To the extent that Jean Belz passed such a worldview on to her children, her students, and her friends, she might well be remembered as a renaissance woman-stretching the horizons and performance of everyone with whom she had contact. Indeed, her rich matriarchy in such matters makes her a specific antecedent to WORLD magazine itself. She never edited a page, but for good and legitimate reason you see her style of thinking on virtually every page.

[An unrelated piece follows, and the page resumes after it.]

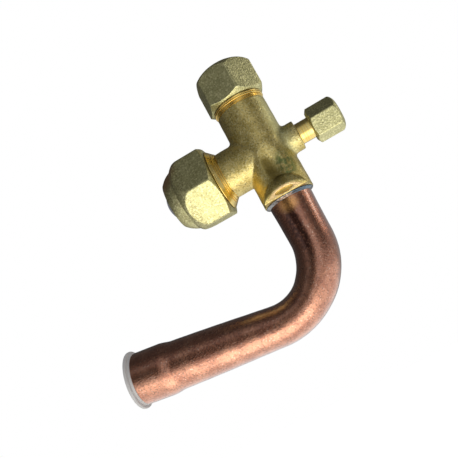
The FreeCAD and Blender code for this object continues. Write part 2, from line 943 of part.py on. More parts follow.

Yet still, if you look only at the bigness of that mind and that worldview, you really miss the point. For Jean Belz, my early naïveté was actually on target; there really was never anything special about such thinking. Isn't that the way every creature of God is supposed to see things? Mom just kept sensing God's calling in every detail of her life-and then kept responding to that call as faithfully as she possibly could. But she knew it also took God's enabling even to come up with a faithful response.
"I worked hard to keep a clean record," she said of her early adult life, "but I failed. I lost my temper, was late for appointments, tangled with friends, and was impatient with my husband and children. But my pride was unreasonable. I only tried harder and refused to admit my faults."
"I needed help, a way out," she continued. "The Lord did not let me rest until I confessed my need of Him, and laid my sins on Jesus.
"After that day, my life was new-the grass was greener, the sky was bluer, my husband and children were dearer. I walked into the garden or drove down the road and knew that all the colors, shapes, and textures before me were made by the hand of the living God."